*Exercise prompt*
Set down word for word each line from the start of the listing through the line that contains "const UPPER_SLICE_BASE = HAM_FRONT_BASE", both included.

*Data provided*
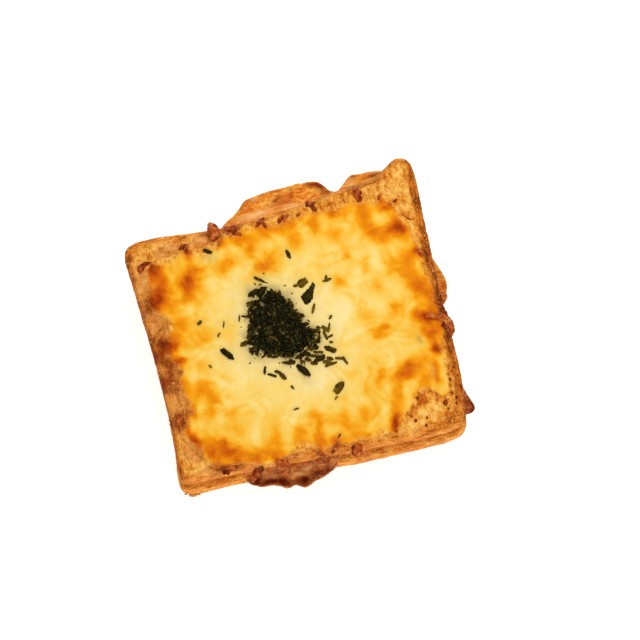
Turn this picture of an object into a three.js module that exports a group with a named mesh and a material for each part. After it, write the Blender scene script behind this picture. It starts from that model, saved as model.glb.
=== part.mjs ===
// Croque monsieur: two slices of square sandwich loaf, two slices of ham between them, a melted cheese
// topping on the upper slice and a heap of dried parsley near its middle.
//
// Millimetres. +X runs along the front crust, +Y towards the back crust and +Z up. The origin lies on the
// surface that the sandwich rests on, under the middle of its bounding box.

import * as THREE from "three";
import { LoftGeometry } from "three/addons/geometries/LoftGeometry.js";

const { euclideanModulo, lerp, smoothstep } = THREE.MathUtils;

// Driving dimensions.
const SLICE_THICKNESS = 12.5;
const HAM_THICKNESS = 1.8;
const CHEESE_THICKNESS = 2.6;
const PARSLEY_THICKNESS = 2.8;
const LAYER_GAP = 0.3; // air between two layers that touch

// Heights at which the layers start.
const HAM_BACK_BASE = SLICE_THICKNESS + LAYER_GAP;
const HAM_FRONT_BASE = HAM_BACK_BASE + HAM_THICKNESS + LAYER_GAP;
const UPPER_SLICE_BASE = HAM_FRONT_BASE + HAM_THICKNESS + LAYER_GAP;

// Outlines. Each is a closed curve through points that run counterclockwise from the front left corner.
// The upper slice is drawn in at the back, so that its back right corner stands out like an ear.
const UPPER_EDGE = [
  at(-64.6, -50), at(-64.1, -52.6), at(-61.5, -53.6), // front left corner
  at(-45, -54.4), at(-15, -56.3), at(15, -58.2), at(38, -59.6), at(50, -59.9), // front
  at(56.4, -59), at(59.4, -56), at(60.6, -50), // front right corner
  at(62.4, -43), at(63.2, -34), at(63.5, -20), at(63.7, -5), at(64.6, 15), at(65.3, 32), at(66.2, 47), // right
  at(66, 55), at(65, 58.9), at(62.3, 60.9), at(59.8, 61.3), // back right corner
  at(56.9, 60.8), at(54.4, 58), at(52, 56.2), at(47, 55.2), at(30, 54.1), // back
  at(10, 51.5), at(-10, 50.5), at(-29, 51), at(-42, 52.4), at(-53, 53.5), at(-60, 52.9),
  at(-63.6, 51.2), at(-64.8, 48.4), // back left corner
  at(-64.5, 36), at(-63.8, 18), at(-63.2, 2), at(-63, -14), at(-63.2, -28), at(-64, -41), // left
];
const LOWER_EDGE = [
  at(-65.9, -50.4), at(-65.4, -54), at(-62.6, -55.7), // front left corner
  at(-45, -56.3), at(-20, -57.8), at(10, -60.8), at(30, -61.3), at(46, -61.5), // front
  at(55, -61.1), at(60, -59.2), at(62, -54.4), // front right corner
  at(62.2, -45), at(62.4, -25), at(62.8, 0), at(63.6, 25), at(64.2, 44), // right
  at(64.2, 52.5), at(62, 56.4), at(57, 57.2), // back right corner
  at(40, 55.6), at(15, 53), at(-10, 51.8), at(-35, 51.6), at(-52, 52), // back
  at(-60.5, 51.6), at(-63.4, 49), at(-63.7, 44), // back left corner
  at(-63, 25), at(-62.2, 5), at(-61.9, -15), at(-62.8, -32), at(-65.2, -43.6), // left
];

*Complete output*
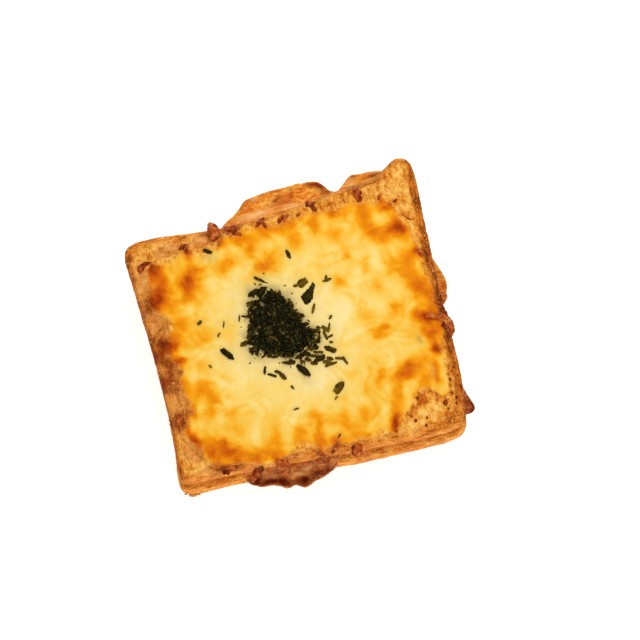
Turn this picture of an object into a three.js module that exports a group with a named mesh and a material for each part. After it, write the Blender scene script behind this picture. It starts from that model, saved as model.glb.
=== part.mjs ===
// Croque monsieur: two slices of square sandwich loaf, two slices of ham between them, a melted cheese
// topping on the upper slice and a heap of dried parsley near its middle.
//
// Millimetres. +X runs along the front crust, +Y towards the back crust and +Z up. The origin lies on the
// surface that the sandwich rests on, under the middle of its bounding box.

import * as THREE from "three";
import { LoftGeometry } from "three/addons/geometries/LoftGeometry.js";

const { euclideanModulo, lerp, smoothstep } = THREE.MathUtils;

// Driving dimensions.
const SLICE_THICKNESS = 12.5;
const HAM_THICKNESS = 1.8;
const CHEESE_THICKNESS = 2.6;
const PARSLEY_THICKNESS = 2.8;
const LAYER_GAP = 0.3; // air between two layers that touch

// Heights at which the layers start.
const HAM_BACK_BASE = SLICE_THICKNESS + LAYER_GAP;
const HAM_FRONT_BASE = HAM_BACK_BASE + HAM_THICKNESS + LAYER_GAP;
const UPPER_SLICE_BASE = HAM_FRONT_BASE + HAM_THICKNESS + LAYER_GAP;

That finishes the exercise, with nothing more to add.